Ни тот ни другой даже не обмолвился о том, что Арсений может зайти домой, на Огарева, и поиграть деду там. В отсутствие матери и брата его появление дома сродни воровству…
Арсений огляделся и понял, что он находится совсем недалеко от Гнесинского института, который так и не стал ему родным, хотя и претендовал на это. Но именно в этих стенах к нему явилась его сценическая болезнь, и здесь же он собирался с ней бороться и конечно же побороть ее. Когда он первый раз испытал ужас навязчивого кошмара падающей крышки, он испугался, но все же оставил себе маленькую лазейку: вдруг это только из-за усталости, переутомления, вдруг это ни к чему не приведет серьезному? Но когда это раз за разом повторялось, причудливый и безжалостный диагноз утверждался в сознании, как утверждается отрицательное мнение о человеке. Окончательно и бесповоротно. А потом жизнь погнала его в иные края, в этой гонке бросая его то туда, то сюда: то давала познать головокружительное счастье, то вгоняла гвозди отчаяния по самую шапку. Одно оставалось неизменно: он не мог заставить себя выступить на сцене сольно перед зрителями. Его подсознание вылезало из какого-то темного и пыльного угла и поглощало его целиком, лишая воли, таланта, силы, сковывало все мысли и мышцы.
Профессор Бошнякович! Он помнил наизусть его домашний телефон. Он пошарил в кармане брюк, выудил несколько двухкопеечных монеток. Может, найти телефонную будку и набрать ему? Вдруг он дома? Если предложить повидаться? Но зачем? Из Ленинграда он никогда не звонил ему. Теперь это будет выглядеть дико. Ведь свое бегство в Ленинград он толком и не обсудил с ним. Лишь поставил в известность. Тот интеллигентно заверил, что сделает все возможное для перевода. Не подал виду, что ему это неприятно и не входит в его планы. Нельзя было так с ним! Профессор ждал чего-то другого. Ведь они быстро сблизились, он вошел в его положение, принял как данность его гневный уход из консерватории, встал на его сторону, собирался вместе с ним двигаться дальше. А он мало того что не оправдал его надежд на первом же классном концерте, так еще и не удостоил его благодарного прощального разговора. Извиняет ли его, что он тогда был не живее робота, а требовать от робота большего, чем просто передвижения или исполнения необходимых функций, чаще всего бессмысленно? По крайней мере, объясняться на этот счет уже поздно.

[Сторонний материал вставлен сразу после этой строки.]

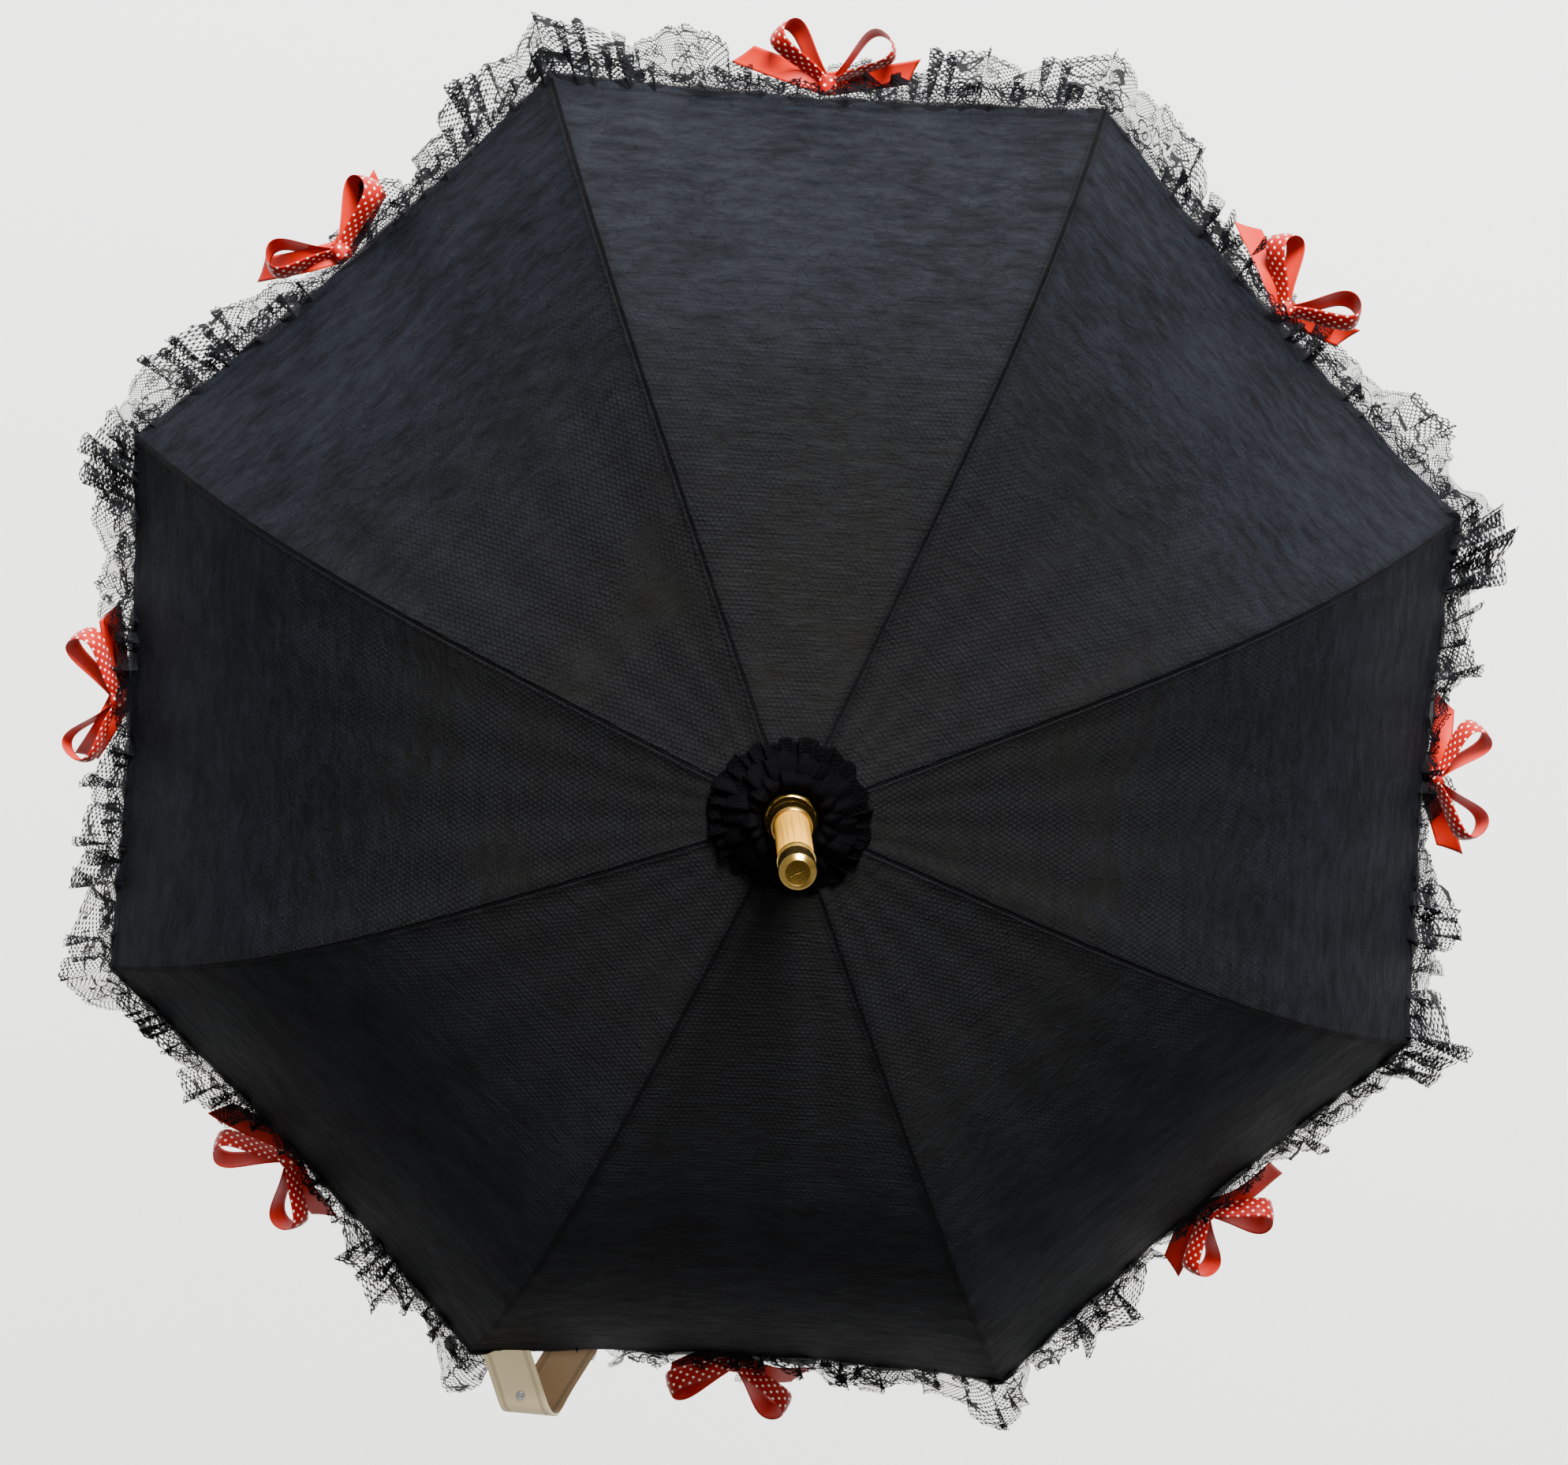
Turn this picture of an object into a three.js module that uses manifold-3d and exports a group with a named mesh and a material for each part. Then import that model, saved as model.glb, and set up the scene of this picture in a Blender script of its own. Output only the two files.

Улица Воровского, если идти по ней от Арбатской площади, по правой стороне, имеет вид совершенно византийский. Высотка на площади Восстания видна вдалеке не полностью, ее загораживают высокие доходные дома XIX века, и взгляд упирается в квадратную крайнюю башню, отдельно от всей конструкции смахивающую на византийское сооружение. А молчание фасадов напоминает молчание взятого в плен красноармейцами белого офицера, который скорее умрет, чем разожмет зубы и выдаст ворогам то, чего они от него добиваются.
Арсений подошел к желтому зданию Гнесинки, вдоль него росли не по-городскому пышные деревья, абитуриенты создавали около него веселую суету, о чем-то болтая, стреляя друг у друга сигареты, размахивая портфелями, сумками, инструментами в футлярах и чехлах. Скоро кто-то из них будет прыгать от счастья, что его приняли, а кто-то рыдать, звучно или беззвучно, не увидев свое имя в списке поступивших.
Из распахнутых высоких окон, как обычно, в яростной какофонии выпрыгивали на улицу многообразные звуки.